The Court deems arbitrary and capricious a U.S. Citizenship and Immigration Services decision concluding that computer programmers are not entitled to H-1B “specialty occupation” visas.

The panel:  Judges Owens, Paez, and England Jr., with Judge Owens writing the opinion. 

Key highlight:  “While it is theoretically possible that there is ‘space’ between normally, most, and typically, that space is at best molecular, and nowhere near big enough for the doublespeak freight train that USCIS tries to drive through it.” 

Background:  Innova Solutions sought to hire a citizen of India to work in the United States as a computer programmer.  It petitioned U.S. Citizenship and Immigration Services (USCIS) for a H-1B “specialty occupation” visa.  The governing regulations require an employer seeking to secure such a visa to show, among other things, that “[a] baccalaureate or higher degree or its equivalent is normally the minimum requirement for entry into the particular position.”  The Department of Labor’s Occupational Outlook Handbook says that “most” computer programmers have a bachelor’s degree, and it describes that degree as the “typical level of education that most workers require.”  Nevertheless, USCIS denied Innova’s application, reasoning that this Handbook did not say that a bachelor’s degree is “normally a requirement” to be a computer programmer, and that employers may value “experience” that can be gained through internships. 

Innova then challenged the USCIS’s denial as arbitrary and capricious under APA.  The district court rejected that challenge at summary judgment, stating that “at least some Computer Programmer positions may be performed by someone with an associate’s degree.”

Result:  The Ninth Circuit reversed, concluding that USCIS’s denial was arbitrary and capricious.  As the Court emphasized, the Occupational Outlook Handbook expressly states that a bachelor’s degree was “typical[lly]” needed.  Focusing on UCSIS’s central contention that “typically” is somehow different from the governing regulation’s requirement of “normally,” the Court declared:  “USCIS’s contrary reasoning is beyond saving.” The Court also rejected the agency’s reliance on the Handbook’s statements that “some employers hire worked with an associate’s degree,” noting that this was “entirely consistent with a bachelor’s degree ‘normally [being] the minimum requirement for entry.’”

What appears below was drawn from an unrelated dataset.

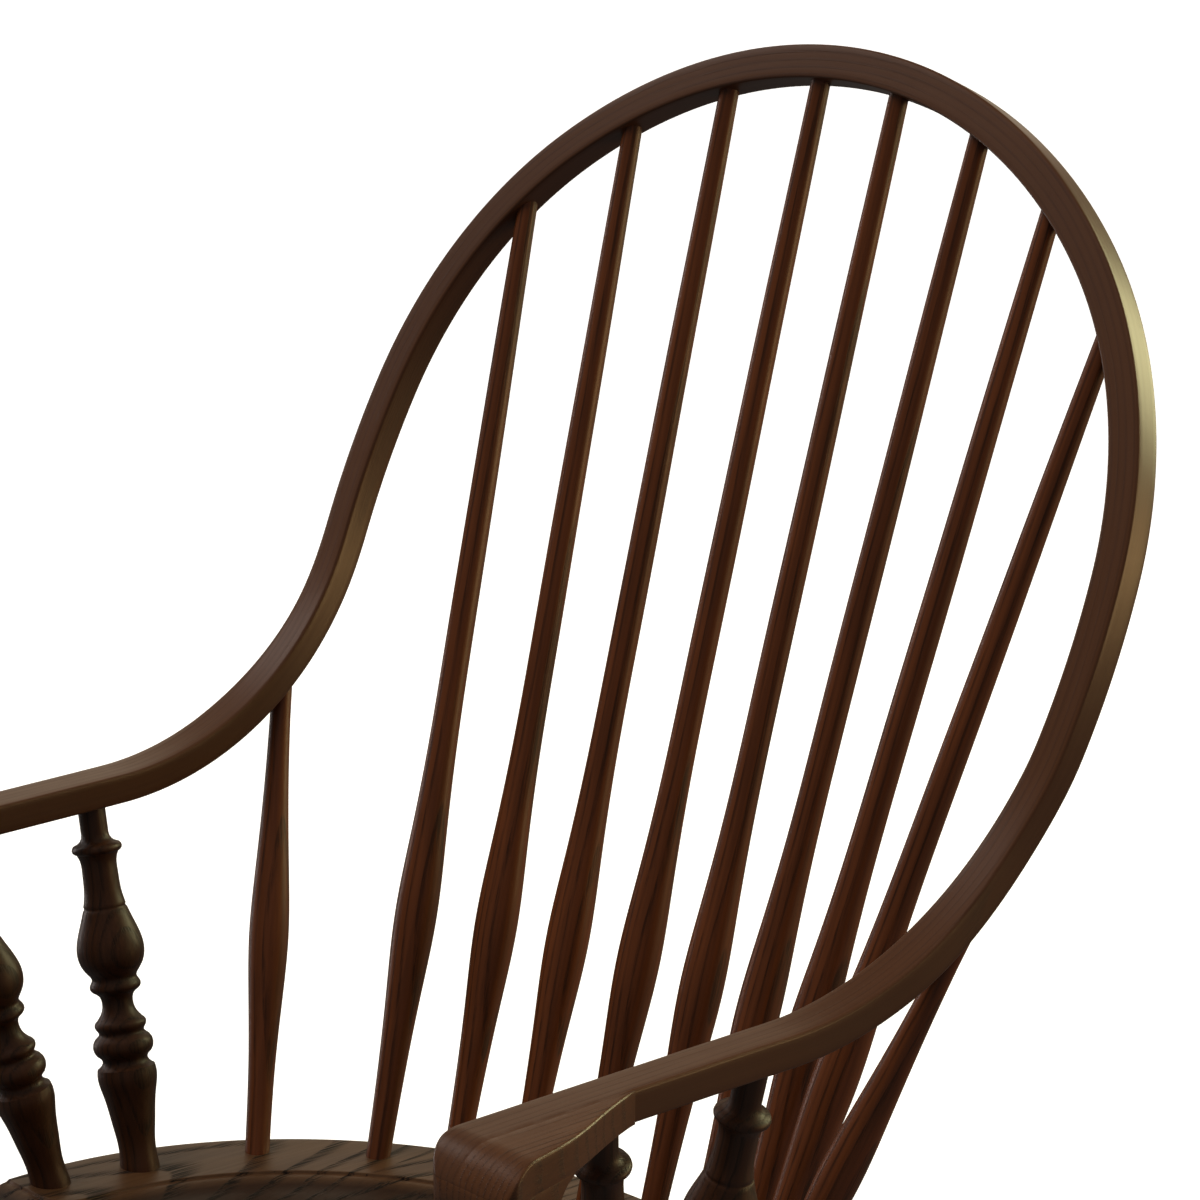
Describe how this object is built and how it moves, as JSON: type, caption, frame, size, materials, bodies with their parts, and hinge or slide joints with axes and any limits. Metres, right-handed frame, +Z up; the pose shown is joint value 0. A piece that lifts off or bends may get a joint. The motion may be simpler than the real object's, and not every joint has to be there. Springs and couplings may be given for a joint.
{
  "type": "rocking chair",
  "caption": "Continuous-arm rocking chair with a bent hoop back, turned spindles, posts and legs, a carved seat and curved rockers.",
  "frame": {"origin": "middle of the footprint at floor level: the rockers touch the floor at z = 0", "axes": "+Z up, the chair faces -Y, +X is the sitter's left"},
  "size_m": [0.661, 0.8062, 1.0848],
  "materials": {
    "bent_strip": "dark walnut stain under a satin clear coat",
    "turned_sticks": "dark walnut stain under a satin clear coat",
    "turned_posts": "dark walnut stain under a satin clear coat",
    "hands": "dark walnut stain under a satin clear coat",
    "seat": "dark walnut stain under a satin clear coat",
    "rockers": "dark walnut stain under a satin clear coat",
    "pegs_and_pins": "dark walnut stain under a satin clear coat"
  },
  "bodies": {
    "root": {"arm_pins": "pegs_and_pins", "arm_post_front_left": "turned_posts", "arm_post_front_right": "turned_posts", "arm_post_rear_left": "turned_posts", "arm_post_rear_right": "turned_posts", "bow": "bent_strip", "cross_stretcher": "turned_posts", "hand_block_left": "hands", "hand_block_right": "hands", "hand_cheek_left": "hands", "hand_cheek_right": "hands", "leg_front_left": "turned_posts", "leg_front_right": "turned_posts", "leg_rear_left": "turned_posts", "leg_rear_right": "turned_posts", "long_spindle_left_1": "turned_sticks", "long_spindle_left_2": "turned_sticks", "long_spindle_left_3": "turned_sticks", "long_spindle_left_4": "turned_sticks", "long_spindle_right_1": "turned_sticks", "long_spindle_right_2": "turned_sticks", "long_spindle_right_3": "turned_sticks", "long_spindle_right_4": "turned_sticks", "rocker_left": "rockers", "rocker_pegs": "pegs_and_pins", "rocker_right": "rockers", "seat": "seat", "short_spindle_left": "turned_sticks", "short_spindle_right": "turned_sticks", "side_stretcher_left": "turned_posts", "side_stretcher_right": "turned_posts"}
  },
  "joints": []
}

The Court also dismissed USCIS’s related argument that because the Handbook said that an associate’s degree might sometimes be sufficient, Innova was required to prove that the particular computer programmer position it sought to fill required a bachelor’s degree.  As the Court explained, whether a position requires a particular degree is considered categorically—i.e., computer programmers generally—and requiring Innova to show that its particular position would require that degree would improperly convert “normally required” into “actually required.”  Finally, the Court criticized the underlying USCIS decision for mischaracterizing a portion of the Handbook to suggest that most employers require either a bachelor’s or an associate’s degree, and for failing to directly address the key language in the Handbook stating the that a bachelor’s degree was the “typical level of education” needed—both flaws it deemed to be independently arbitrary and capricious.